Discretion. If your business address and the registered agent address are the same, you could be served papers for a lawsuit at your place of business…in front of customers. That could be bad for your company’s reputation.

Convenience. If your business address and registered agent address are the same, you’ll definitely have to notify the state as soon as possible if the business moves. Using a registered agent service means that your registered agent address can stay the same even if you move, giving you one less thing to worry about.

ZenBusiness’s registered agent service can eliminate many of these annoyances by receiving legal notices and correspondence from the secretary of state on your behalf.

Step 4: File Certificate of Incorporation with Oklahoma

Your Certificate of Incorporation is filed with the secretary of state and must include:

  • The nonprofit’s name
  • Name and address of the registered agent
  • Names and addresses of incorporators
  • The nonprofit’s purpose and duration

Step 5: Create corporate bylaws

Your nonprofit’s bylaws define the size of its board, roles of directors and officers, rules for meetings, and guidelines for conflicts of interest. They also address how funds are distributed and how property will be disposed of if the organization disbands.

Step 6: Hold an organizational meeting for the board of directors

At the first meeting of your board of directors, the board should approve bylaws, appoint officers, and set an accounting period and tax year. This is also a good time to set up a corporate record binder. Records should be stored in a secure location, such as the cloud.

Step 7: Get tax ID numbers

Your nonprofit will need to apply for a federal employer identification number (EIN). ZenBusiness’s EIN service can take care of this for you. You’ll also need to apply for a state tax ID number with the Oklahoma Tax Commission.

Step 8: Apply for Oklahoma licenses and permits

It’s your responsibility to obtain all necessary licenses and permits for your nonprofit corporation. There is no central location to check what licenses you’ll need, as licensing can vary on the local, state, and federal level. Required licenses can also vary depending on industry. ZenBusiness offers a business license report service that determines what licenses your nonprofit needs.

Step 9: Apply for tax-exempt status

To obtain tax-exempt status, you’ll need to complete and file Form 1023 or Form 1023-EZ with the IRS. A 1023 is for larger businesses applying for tax-exempt status and has a $600 filing fee. The 1023-EZ form is for smaller businesses. It’s much shorter (3 pages) and has a lower filing fee of $275. Once the IRS grants you this status, you’ll be automatically exempt from Oklahoma income tax, as well.

Step 10: Register as a charity with the state

You’re required to register as a charity in Oklahoma if your nonprofit collects donations of any kind.
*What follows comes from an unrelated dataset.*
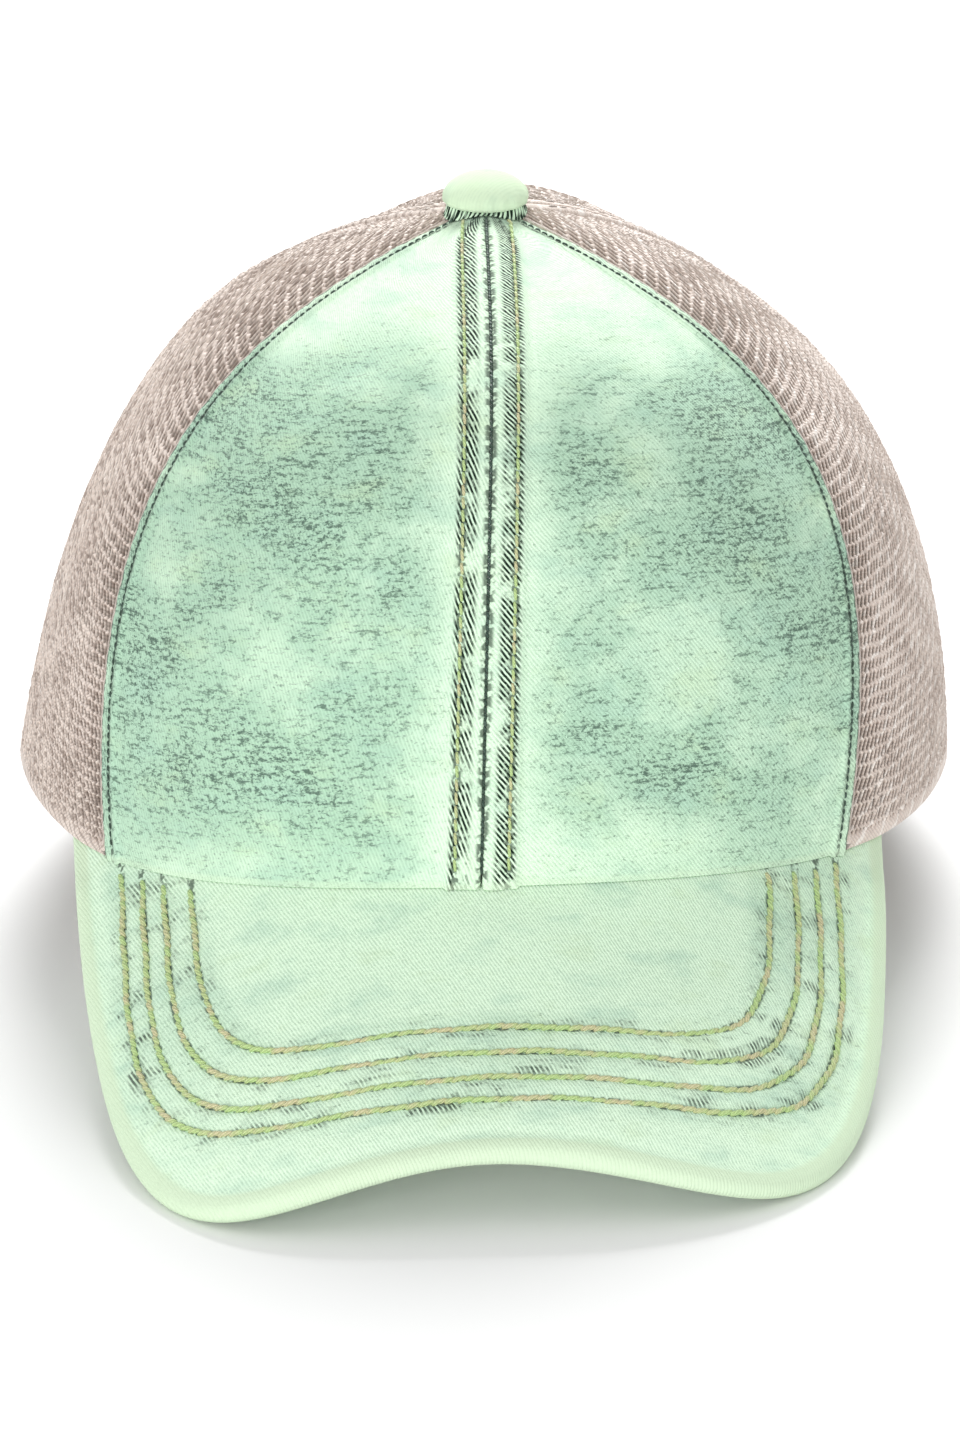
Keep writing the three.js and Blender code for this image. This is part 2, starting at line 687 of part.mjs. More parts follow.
function topButton() {
  const surface = (azimuth, radius) => crownPoint(azimuth, climbAtRadius(azimuth, Math.max(radius, 0.5)));
  const around = Array.from({ length: STEPS.button }, (_, k) => (360 * k) / STEPS.button - 180);
  const tilt = (surface(180, BUTTON.radius).z - surface(0, BUTTON.radius).z) / (2 * BUTTON.radius);
  const slope = (point) => tilt * (point.y + CROWN.topForward);
  // the dome's seat is the lowest plane of that tilt that clears the crown all over its underside
  const heights = [0.3, 0.6, 1].flatMap((share) =>
    around.map((azimuth) => {
      const point = surface(azimuth, BUTTON.radius * share);
      return point.z - slope(point);
    }),
  );
  const seat = Math.max(...heights) + BUTTON.stand;
  const under = (CLOTH.denim + CLOTH.gap) * 1.25;
  const rows = [
    { radius: BUTTON.discRadius * 0.5, lift: -under - BUTTON.discThickness, seated: false },
    { radius: BUTTON.discRadius, lift: -under - BUTTON.discThickness, seated: false },
    { radius: BUTTON.discRadius, lift: -under, seated: false },
    { radius: BUTTON.shankRadius, lift: -under, seated: false },
    { radius: BUTTON.shankRadius, lift: 0, seated: true },
    { radius: BUTTON.radius * 0.6, lift: 0, seated: true },
    { radius: BUTTON.radius * 0.93, lift: 0, seated: true },
    { radius: BUTTON.radius, lift: BUTTON.edge * 0.5, seated: true },
  ];
  for (const share of [0.97, 0.86, 0.68, 0.45, 0.2]) {
    const lift = BUTTON.edge * 0.6 + BUTTON.dome * Math.sqrt(1 - share ** 2);
    rows.push({ radius: BUTTON.radius * share, lift, seated: true });
  }
  const rings = rows.map(({ radius, lift, seated }) =>
    around.map((azimuth) => {
      const point = surface(azimuth, radius);
      point.z = lift + (seated ? seat + slope(point) : point.z);
      return point;
    }),
  );
  return loft(rings);
}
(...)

To do so, complete the Registration Statement of Charitable Organization and file it with the secretary of state. Also include:

  • Names and addresses of each officer, director, and salaried employee
  • Professional fundraiser information form, if applicable
  • The organization’s most recent tax filing or IRS letter of determination

Oklahoma Secretary of State Contact Information

421 NW 13th St, Suite 210/220
Oklahoma City, OK 73103
Office Hours:
Monday – Friday, 8am – 5pm
Closed weekends and State Holidays
(405) 522-2520

Step 11: Acquire insurance for your nonprofit

You’ll need to obtain property insurance to protect items of value from damage or theft. General liability insurance can help protect you from accident claims filed against your nonprofit. Insurance requirements vary widely depending on the type of corporation and other factors. It’s best to consult a qualified insurance agent to determine the coverage you need.

Step 12: Open a bank account

You can open a bank account for your nonprofit using your EIN. Benefits may include low opening balance requirements, free checks, money orders, and no monthly maintenance fees.

Ready to kickstart your business?

At ZenBusiness, we are proud to support small businesses through a variety of different tools and services. Whether you need a registered agent service or are looking to register a domain, our goal is to help you stay on the road to success. Check out our services, and contact us today to see how we can help you grow your company.

Oklahoma Nonprofit Corporation FAQs

  • A nonprofit’s founder can pay themselves a fair and reasonable salary for the work they do. This salary is paid from the organization’s gross revenues and considered part of its operating costs.

  • As of this writing, there is a $25 fee to file a Certificate of Incorporation and a $600 fee to file for federal tax-exempt status. Alternatively, you may file Form 1023-EZ, which costs $275 to file. Form 1023-EZ is an abbreviated version of the exemption application and available to certain small organizations only. There is also a fee to register as a charitable organization in Oklahoma. The fee is $65 if anticipated contributions exceed $10,000 or $15 for contributions below that amount. Check with the state of Oklahoma for a current fee schedule.

  • A nonprofit is allowed to earn money in order to fund its activities and operations. These profits aren’t usually taxed. If the money was earned via unrelated business activities, however, it’s typically subject to an unrelated business income tax.

  • A corporation can be considered a nonprofit if its work is educational, religious, charitable, or scientific. It may also be a nonprofit if it’s another type of work that benefits the public. This includes businesses such as licensed non-residential daycare centers, food banks, and low-income housing organizations.

  • Nonprofits are allowed to sell goods and services in order to raise money for the organization. These sales are tax-exempt as long as they’re related to the fundraising goals or mission of the corporation and you have your IRS 501(c)(3) status. No matter what your nonprofit’s goals are, proper planning in the startup phase is the key to lasting success. These include planning the structure, getting the right people in the right place, and applying for the right permits, licenses, and certificates. If you’ve followed the steps in this guide, you’ve built a foundation for your Oklahoma nonprofit corporation that will serve you well for years to come.

Disclaimer: The content on this page is for information purposes only and does not constitute legal, tax, or accounting advice. If you have specific questions about any of these topics, seek the counsel of a licensed professional.